Wietecha is part of a relatively small cohort for whom a flirtation with Tinder ended in a serious relationship. According to a survey conducted by Consumers’ Research in March of this year, only 13 percent of Tinder users admitted to remaining in a relationship with their match for over a month.
Wietecha said she didn’t expect to get involved in a long-term relationship with alumnus Will Erickson ’16 when she started swiping back in February 2015. She said her only intention was to tease those who thought the app genuinely worked.
“A bunch of my friends downloaded it, but no one was actually trying to get matches,” she said. “They were making fun of the ridiculous things people had on their [Tinder] profiles.”
Wietecha said her profile description on Tinder warned fellow swipers that she wasn’t serious about the app.
“I think my profile said something like, ‘I’m just here to make fun of people,’” she said.
Wietecha said Erickson took that as a challenge, and after four days of chatting on the app, he asked her out for coffee.
In May 2015, Business Insider reported the majority of Tinder users are between 25 and 34 years old, but the usage of the app by college-aged people is significant — 38 percent of users were between 16 and 24 years old.
“I think Tinder is so popular on campuses because most people are really just looking for a casual thing,” said senior Kourtney Varcoe, whose current year-and-a-half relationship with senior Ethan Johanns was sparked by Tinder. “I also think it’s popular for people like me, because I feel anxious talking to people I’m interested in — Tinder just makes it that much easier.”
Junior Hannah Agate, who has been in a committed relationship for one year and three months, said a committed relationship was the last thing she expected when she downloaded the app.
“I had just gotten out of a long-term relationship,” she said. “Everyone was talking about it, and I was curious. I was scoping out the playing field in Ithaca.”
Agate said she and her partner, who is now an alumnus, find it hilarious that they met through a dating app.

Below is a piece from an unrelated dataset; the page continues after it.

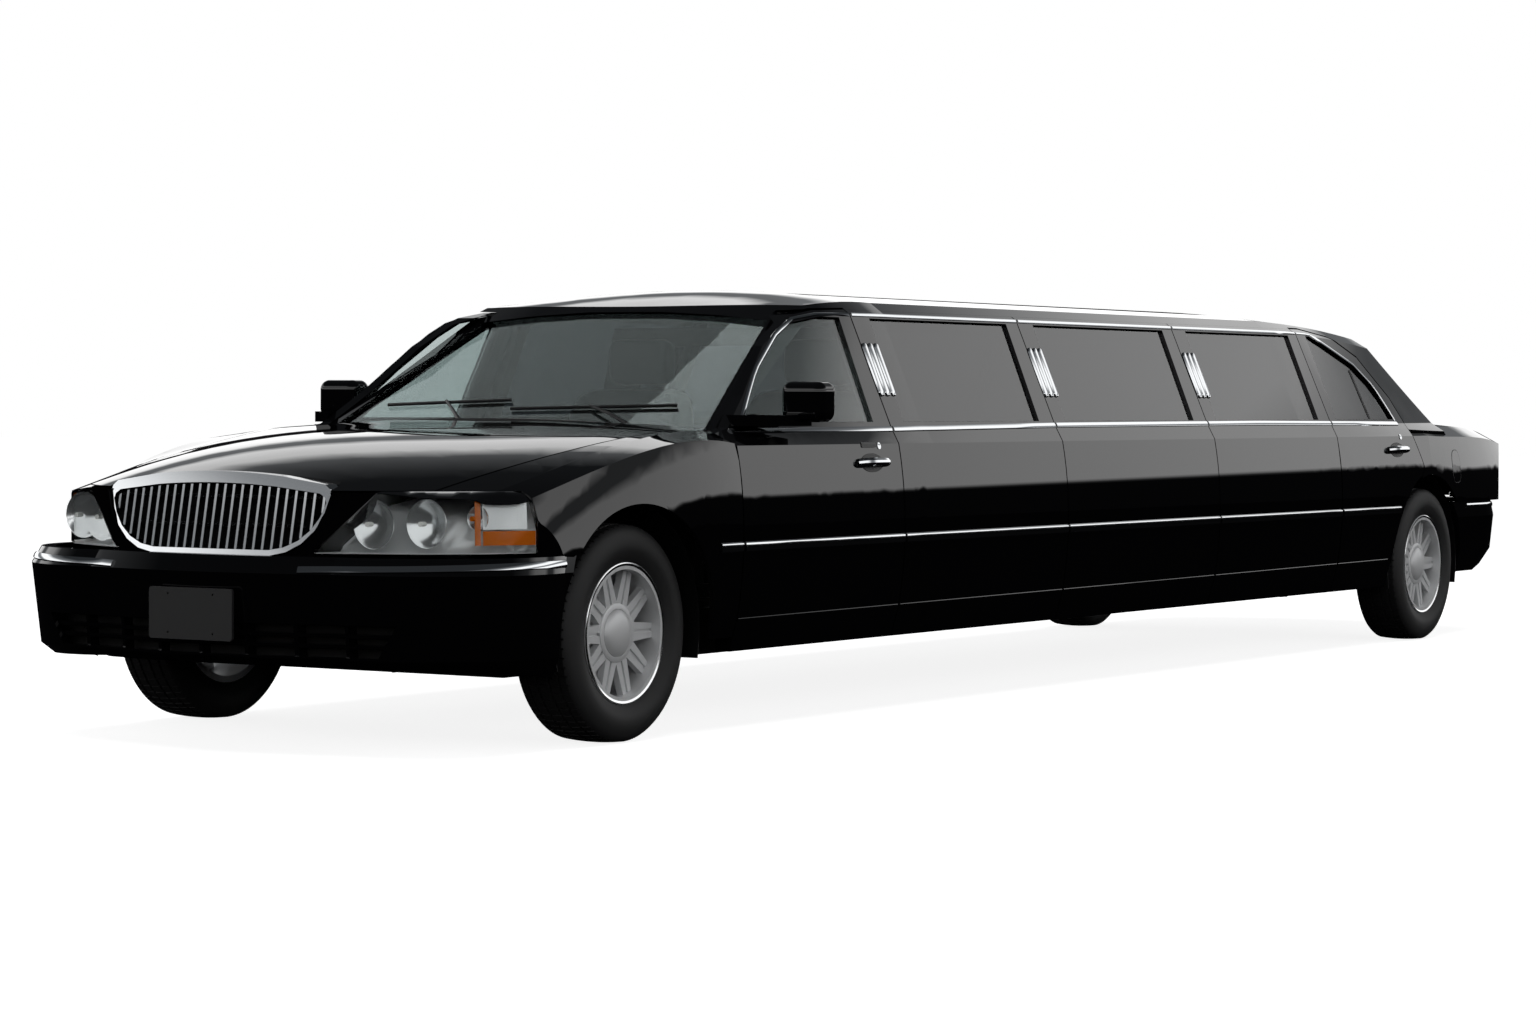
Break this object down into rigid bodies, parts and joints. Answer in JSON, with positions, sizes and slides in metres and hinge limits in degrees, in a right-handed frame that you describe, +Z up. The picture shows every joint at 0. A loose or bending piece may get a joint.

“It’s embarrassing,” she said. “No one wants to say they met via Tinder.”
But matching is a common occurrence, regardless of the outcome. In four years, Tinder has gained nearly 50 million users, producing 26 million matches per day, according to its website.
Since the application’s release in 2012, there have been over 10 billion matches, according to the app’s webpage. Tinder had an average swipe rate of 1 billion swipes per day in 2014, and it currently registers 1.4 billion swipes per day, according to the app’s website.
Devan Rosen, associate professor and emerging media program director at the college, said Tinder’s growth is one of the most surprising outcomes in emerging technology because the topic of the app is the most personal aspect of our lives — intimate relationships.
“In the last few years, there has been an increased visibility of these services due to the somewhat provocative nature of Tinder and that it’s appealing to an even younger demographic,” Rosen said.
Despite students’ luck with finding romance on the app, Tinder has been widely criticized for producing a physical barrier between its users — there’s no face-to-face interaction, and connections lack nonverbal cues.
Rosen said even though the app involves social media — users have to sign up through Facebook to use it — there are interactions that humans can’t obtain through Tinder.
“There still has to be that spark when people meet,” Rosen said. “Nothing can replace chemistry between people — no app, no website.”
Though junior Will Truslow was able to find a long-term relationship more than once through Tinder, he said he believes Tinder is problematic because each person uses the app with different intentions.
“With an actual, dedicated online dating website like eHarmony, people are paying to find somebody,” he said. “Meanwhile, with Tinder, there’s a vague goal: to talk to people that are hot. But to what end? Do you want to just be friends with those people? Or do you want to actually start something meaningful with them?”
Varcoe said she isn’t shocked by the criticisms she and Johanns often receive.
“It always surprises people when they hear we met on Tinder,” she said. “They aren’t usually judgemental, but most people think we matched to hook up.”
Rebecca Plante, associate professor in the Department of Sociology, said people criticize the concept of a budding romance via dating apps due to their assumption that it will be easy.
“There’s a perception that apps and social media might mislead people into thinking that relationships would be or should be as ‘easy’ and ‘fun’ as the apps seem to be,” she said. “And these apps represent change — things are different now compared to even 20 years ago, let alone 50 years ago. We often resist change.”
Two-thirds of Tinder users are male, according to a study by GlobalWebIndex. The same study suggests that on all dating apps, men outnumber women. Sixty-two percent of all location-based dating app users are male, leaving 38 percent of users female or nongendered. In America, 13 percent of men use dating apps including Tinder, compared to only 9 percent of women.
Truslow said it’s impossible to truly know a person via online interaction.
“I feel like the problem with these dating apps is that it’s very easy to avoid the proper steps before you get into a relationship,” Truslow said. “Like with interpersonal communications, you determine if you’re interested in a person. …Through Tinder, that process is different.”
Rosen said there is a large portion of the population that feels content by their usage of dating applications, whether it’s from personal hurdles or life circumstances.
“It is important to tread lightly when discussing these apps and services,” he said. “We all have our own challenges, histories, strengths and needs, and if someone’s life is genuinely improved, then that’s the only important outcome.”
Wietecha said that despite stereotypes and stigmas, finding love through dating apps is always possible.
“If people are willing to be open to long-term relationships, I don’t see why it wouldn’t work,” she said.